ドイツのミステリー作家、フェルディナント・フォン・シーラッハ氏の最新著書「禁忌」が日本で舞台化されることを受け、初来日した。弁護士として活躍していたシーラッハ氏は、実際の事件に着想を得て、さまざまな物語を描いたミステリー短編集「犯罪」で文壇デビュー。同作は2012年本屋大賞「翻訳小説部門」にて、第1位に輝いた。さらに、「犯罪」に続く著作「罪悪」を原作にしたドラマ「罪悪~ドイツの不条理な物語~」が、7月11日(土)にミステリー専門チャンネルAXNミステリーにて、日本独占初放送される。

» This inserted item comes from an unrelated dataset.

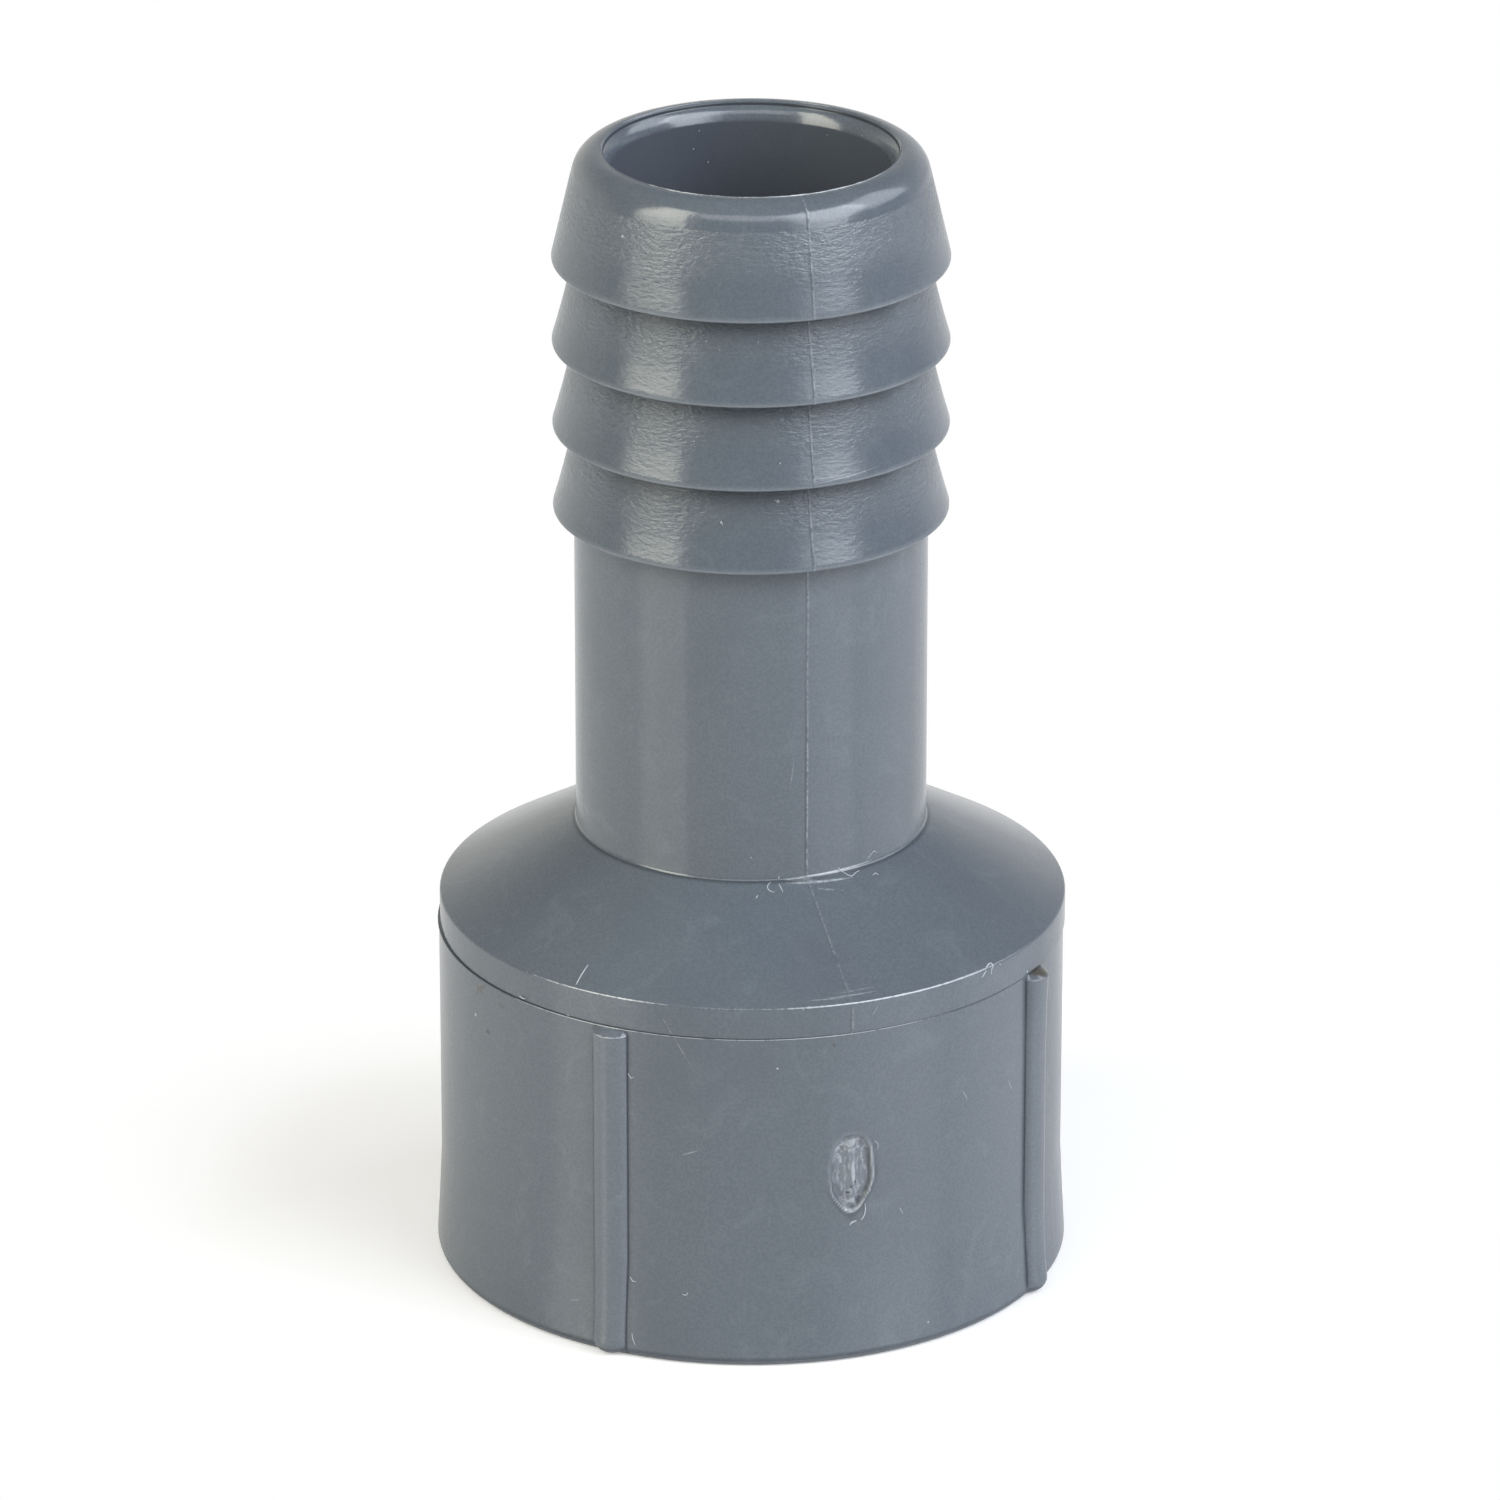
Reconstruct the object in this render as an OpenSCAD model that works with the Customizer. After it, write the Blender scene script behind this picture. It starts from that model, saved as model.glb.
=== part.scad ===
// Threaded hose barb: an insert adapter moulded in one piece.
// The open, threaded socket stands on z = 0 and the barbed hose tail points up +Z.
// The Z axis is the axis of the waterway. The front of the part faces -Y.
// All sizes are in millimetres and degrees.

/* [Socket] */
// Outside diameter of the socket's plain wall
socket_d = 27.96; // [25:0.02:34]
// Height of the plain wall, from the open end up to the mould's parting line
wall_h = 15.7; // [10:0.1:26]
// How far the open end flares beyond the plain wall
flare_w = 0.22; // [0.02:0.02:1]
// Height of the open end's flare, its rounded rim included
flare_h = 4.6; // [2:0.1:10]
// Radius of the rounded outer rim of the open end
rim_r = 0.4; // [0.1:0.05:0.8]

/* [Collar] */
// How far the collar band above the parting line stands proud of the plain wall
collar_step = 0.07; // [0.01:0.01:0.4]
// Height of the collar band
collar_h = 1.42; // [0.6:0.02:4]
// Radius of the collar's rounded top edge
collar_edge_r = 0.2; // [0.05:0.05:0.5]

/* [Thread bore] */
// Bore at the crests of the female pipe thread
thread_bore_d = 18.2; // [16:0.1:20]
// Diameter of the countersunk thread entry
entry_d = 21.6; // [20.4:0.1:23.6]
// Angle of the countersunk entry to the axis
entry_angle = 45; // [30:1:60]

/* [Shoulder] */
// Slope of the shoulder cone, outside and inside, above the horizontal
shoulder_angle = 29.4; // [15:0.1:45]
// Wall between the shoulder's outside and inside cones, which sets the thread bore's depth
shoulder_wall = 3.4; // [1.5:0.1:5]
// Radius of the fillet between the shoulder and the neck
neck_fillet_r = 0.4; // [0.1:0.1:1.5]

/* [Hose tail] */
// Outside diameter of the plain neck and of the barbs' roots
neck_d = 15.62; // [14.4:0.02:16.6]
// Length of the plain neck, from the shoulder's corner to the lowest barb
neck_len = 14.69; // [4:0.01:40]
// Diameter over the barbs' crests
barb_d = 17.46; // [17:0.02:20]
// Number of barbs
barb_count = 4; // [1:1:8]
// Distance from one barb to the next
barb_pitch = 3.85; // [2.5:0.05:8]
// Length of the cylindrical land on each crest
barb_land = 0.2; // [0.1:0.05:0.6]
// Radius of each crest's lower edge
barb_edge_r = 0.1; // [0.05:0.05:0.3]
// Distance from the top barb's lower edge to the tip of the tail
nose_len = 5.03; // [3:0.01:10]
// Radius of the rounded nose
nose_r = 1.2; // [0.5:0.05:1.3]

/* [Waterway] */
// Bore through the hose tail
bore_d = 12.2; // [9:0.1:12.6]
// Diameter of the lead-in at the tip of the tail
lead_in_d = 13.28; // [12.7:0.02:13.6]
// Height of the lead-in
lead_in_h = 0.74; // [0.2:0.02:1.5]

/* [Grip ribs] */
// Number of grip ribs on the socket
rib_count = 4; // [2:1:12]
// Radius of a rib's round back
rib_r = 0.9; // [0.6:0.05:1.4]
// Height of a rib above the wall
rib_h = 0.6; // [0.3:0.05:0.8]
// Radius of the fillets at a rib's root
rib_root_r = 0.25; // [0.1:0.05:0.5]
// Height of a rib's round foot above the open end
rib_lift = 0.1; // [0.05:0.05:1]
// Turn of the first rib from the +X axis
rib_turn = -26.6; // [-45:0.1:45]

/* [Hidden] */

grey_pvc = [0.43, 0.47, 0.51];
round_fn = 120;
arc_steps = 6;
nose_steps = 12;
// Cuts and buried ends run on past their faces by this much
overrun = 1;

wall_r = socket_d / 2;
flare_r = wall_r + flare_w;
collar_r = wall_r + collar_step;
thread_r = thread_bore_d / 2;
entry_r = entry_d / 2;
neck_r = neck_d / 2;
crest_r = barb_d / 2;
bore_r = bore_d / 2;
lead_in_r = lead_in_d / 2;

// Heights, counted up from the open end
collar_top = wall_h + collar_h;
entry_h = (entry_r - thread_r) / tan(entry_angle);
shoulder_slope = tan(shoulder_angle);
corner_z = collar_top + (collar_r - neck_r) * shoulder_slope;
thread_depth = collar_top + (collar_r - thread_r) * shoulder_slope - shoulder_wall / cos(shoulder_angle);
inner_corner_z = thread_depth + (thread_r - bore_r) * shoulder_slope;
first_barb_z = corner_z + neck_len;
top_barb_z = first_barb_z + (barb_count - 1) * barb_pitch;
tip_z = top_barb_z + nose_len;

// Lean of the flared wall, which the lower part of each rib follows
flare_angle = atan(flare_w / (flare_h - rim_r));
// Distance of a rib's own axis from the part's axis
rib_axis = wall_r + rib_h - rib_r;
// Length of a rib along the flare, down to the centre of its round foot
lean_len = (flare_h - rib_lift - rib_r) / cos(flare_angle);

// Points of an arc in the plane of the profile, from angle a to angle b
function arc(centre, r, a, b, steps) =
    [for (i = [0:steps]) centre + r * [cos(a + (b - a) * i / steps), sin(a + (b - a) * i / steps)]];

// Angle at which a line from point p touches a circle, on the circle's outer side
function touch_angle(p, centre, r) =
    let (d = p - centre)
    atan2(d[1], d[0]) + acos(r / norm(d));

// Outside of the socket: rounded rim, flare, plain wall
socket_outline = concat(
    arc([flare_r - rim_r, rim_r], rim_r, -90, 0, arc_steps),
    [[wall_r, flare_h], [wall_r, wall_h]]);

// The collar's top edge turns from the vertical band into the shoulder cone
collar_edge_back = collar_edge_r * tan((90 - shoulder_angle) / 2);
collar_outline = concat(
    [[collar_r, wall_h]],
    arc([collar_r - collar_edge_r, collar_top - collar_edge_back], collar_edge_r,
        0, 90 - shoulder_angle, arc_steps));

// The fillet touches the cone below and the neck above
fillet_rise = neck_fillet_r * tan((90 - shoulder_angle) / 2);
neck_outline = concat(
    arc([neck_r + neck_fillet_r, corner_z + fillet_rise], neck_fillet_r,
        270 - shoulder_angle, 180, arc_steps),
    [[neck_r, first_barb_z]]);

// One barb: flat underside, small edge radius and crest land. The next root closes its slope.
function barb_points(z) = concat(
    [[neck_r, z]],
    arc([crest_r - barb_edge_r, z + barb_edge_r], barb_edge_r, -90, 0, arc_steps),
    [[crest_r, z + barb_edge_r + barb_land]]);
barbs_outline = [for (i = [0:barb_count - 1]) each barb_points(first_barb_z + i * barb_pitch)];

// The nose arc ends on the lip and starts where the top barb's slope touches it
nose_centre = [lead_in_r, tip_z - nose_r];
top_crest = [crest_r, top_barb_z + barb_edge_r + barb_land];
nose_start = touch_angle(top_crest, nose_centre, nose_r);
nose_outline = arc(nose_centre, nose_r, nose_start, 90, nose_steps);

module outer_skin() {
    rotate_extrude($fn = round_fn)
        polygon(concat([[0, 0]], socket_outline, collar_outline, neck_outline, barbs_outline,
            nose_outline, [[0, tip_z]]));
}

// Where the small circle of a root fillet lies, touching the wall and the rib's round back
fillet_reach = wall_r + rib_root_r;
fillet_x = (fillet_reach ^ 2 + rib_axis ^ 2 - (rib_r + rib_root_r) ^ 2) / (2 * rib_axis);
fillet_y = sqrt(fillet_reach ^ 2 - fillet_x ^ 2);
buried_share = (wall_r - overrun) / fillet_reach;

// The rib's round back
module rib_round() {
    translate([rib_axis, 0])
        circle(r = rib_r, $fn = round_fn);
}

// The web of plastic that fills the two corners beside a rib
module rib_web() {
    difference() {
        polygon([[rib_axis, 0],
            [fillet_x, fillet_y], [fillet_x * buried_share, fillet_y * buried_share],
            [fillet_x * buried_share, -fillet_y * buried_share], [fillet_x, -fillet_y]]);
        for (side = [-1, 1])
            translate([fillet_x, side * fillet_y])
                circle(r = rib_root_r, $fn = round_fn);
    }
}

module rib_section() {
    rib_round();
    rib_web();
}

// The rib stands straight on the plain wall, leans out with the flare, and ends in a ball
module rib() {
    translate([0, 0, flare_h - rib_h])
        linear_extrude(wall_h - flare_h + rib_h)
            rib_section();
    translate([wall_r, 0, flare_h])
        rotate([0, -flare_angle, 0])
            translate([-wall_r, 0, -lean_len]) {
                linear_extrude(lean_len + rib_h)
                    rib_section();
                translate([rib_axis, 0, 0])
                    sphere(r = rib_r, $fn = round_fn);
            }
}

module grip_ribs() {
    for (i = [0:rib_count - 1])
        rotate(rib_turn + i * 360 / rib_count)
            rib();
}

// Thread bore with its countersunk entry, the inner shoulder and the tail's bore
module waterway() {
    rotate_extrude($fn = round_fn)
        polygon([[0, -overrun], [entry_r + overrun * tan(entry_angle), -overrun],
            [thread_r, entry_h], [thread_r, thread_depth], [bore_r, inner_corner_z],
            [bore_r, tip_z - lead_in_h], [lead_in_r, tip_z], [lead_in_r, tip_z + overrun],
            [0, tip_z + overrun]]);
}

module barb_body() {
    color(grey_pvc)
        difference() {
            union() {
                outer_skin();
                grip_ribs();
            }
            waterway();
        }
}

barb_body();
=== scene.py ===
# %% [markdown]
# # A moulded hose barb, dressed for its photograph
# The fitting joins a soft hose to a threaded pipe. It is one piece of grey rigid vinyl, squirted hot
# into a steel mould and opened again seconds later, so every mark on it tells how the mould works.
# The exact solid comes from the CAD frame. This lesson grows one finer skin over it, with what the
# mould left behind: the parting line, the gate scar, the flash, the rubbed ribs and the pipe thread.

import math

import bpy
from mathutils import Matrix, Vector


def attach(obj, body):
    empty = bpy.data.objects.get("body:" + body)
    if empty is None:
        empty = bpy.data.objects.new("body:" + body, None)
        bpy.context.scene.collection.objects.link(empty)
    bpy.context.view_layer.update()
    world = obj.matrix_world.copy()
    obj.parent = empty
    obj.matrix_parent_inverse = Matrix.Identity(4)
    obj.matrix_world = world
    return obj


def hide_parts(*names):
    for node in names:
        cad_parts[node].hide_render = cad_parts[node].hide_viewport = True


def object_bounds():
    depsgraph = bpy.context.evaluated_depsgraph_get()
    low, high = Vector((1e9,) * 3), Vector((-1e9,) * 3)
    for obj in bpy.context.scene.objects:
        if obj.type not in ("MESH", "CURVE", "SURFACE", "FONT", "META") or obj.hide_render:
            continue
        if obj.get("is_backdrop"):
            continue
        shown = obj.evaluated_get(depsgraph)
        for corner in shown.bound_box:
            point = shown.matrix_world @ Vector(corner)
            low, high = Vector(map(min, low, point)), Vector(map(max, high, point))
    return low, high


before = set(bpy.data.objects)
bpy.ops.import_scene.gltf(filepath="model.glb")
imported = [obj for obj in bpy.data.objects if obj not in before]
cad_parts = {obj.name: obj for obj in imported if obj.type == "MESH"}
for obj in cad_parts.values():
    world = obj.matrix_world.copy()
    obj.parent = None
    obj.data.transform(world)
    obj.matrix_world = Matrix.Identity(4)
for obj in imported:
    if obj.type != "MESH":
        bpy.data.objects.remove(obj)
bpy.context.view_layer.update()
MM = 0.001

# %% [markdown]
# ## The sizes that matter
# All lengths here are in millimetres, because that is how such a fitting is drawn and gauged. The
# skin must follow the solid, so its radii and heights are the same ones: a hose, a clamp or a pipe
# would touch the part at exactly these places.

# %% Sizes
WALL_R, WALL_H = 13.98, 15.7
FLARE_R, FLARE_H, RIM_R = 14.2, 4.7, 0.42
COLLAR_R, CONE_R, COLLAR_TOP = 13.995, 14.05, 17.12
CONE_ANGLE = 29.4
CONE_SLOPE = math.tan(math.radians(CONE_ANGLE))
NECK_R, CORNER_Z = 7.81, 20.64
BARB_R, FIRST_BARB, BARB_PITCH, BARBS = 8.73, 35.33, 3.85, 4
NOSE_R, LIP_R, TIP_Z = 1.2, 6.64, 51.9
BORE_R, LEAD_Z = 6.1, 51.04
ENTRY_R, INNER_Z, INNER_R = 10.8, 16.25, 8.66
THREAD_PITCH, THREAD_DEPTH, THREAD_R = 25.4 / 14, 1.42, 9.16
RIB_ANGLE, RIB_R, WAIST_Z, WAIST_REACH = -26.25, 0.95, 8.2, 7.5
SEAM_ANGLE, GATE_Z = -71.7, 9.07
print("thread pitch", round(THREAD_PITCH, 3), "mm, barbs from", FIRST_BARB, "to",
      round(FIRST_BARB + (BARBS - 1) * BARB_PITCH, 2), "mm")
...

ドラマの放送に先立ち、シーラッハ氏にインタビューを試みた。
自身の著書がドラマ化されることについて、シーラッハ氏は「作品が映像化されることはとても嬉しく思います。それまで自分の頭にしかいなかった登場人物が、実際の人間として動いている姿を見ることはとても感動的でした」と嬉しそうに語った。
また、弁護士だった頃の事件はどの程度作品に影響しているか尋ねると、「弁護士には守秘義務があり、依頼人から聞いた話は絶対に口外できません。なので、いくつかの事件から要素を抜き出し、場所や登場人物を変えて新たなひとつの事件に組み立てていきます。通常1つの事件で資料は2000ページ以上に及ぶのですが、あらゆる事件から抜き出した要素を15ページほどの短編小説にまとめると、現実に起こった事件よりも、より真実味を帯びてくると思います」と作品ができる過程を教えてくれた。
最後に、来日してからは寿司屋や浅草の浅草寺を訪れたという、シーラッハ氏に滞在中の印象を尋ねると意外な答えが返ってきた。「夜は時差ぼけでなかなか眠れず、ホテルの最上階からビルの上に灯る飛行機除けの赤い光をじっと見つめていました。光が点滅する様子が美しく、大変インスピレーションを受け、さっそく執筆を始めましたよ」と日本の夜景が気に入り、次回作へ向けすでに動き出しているようだ。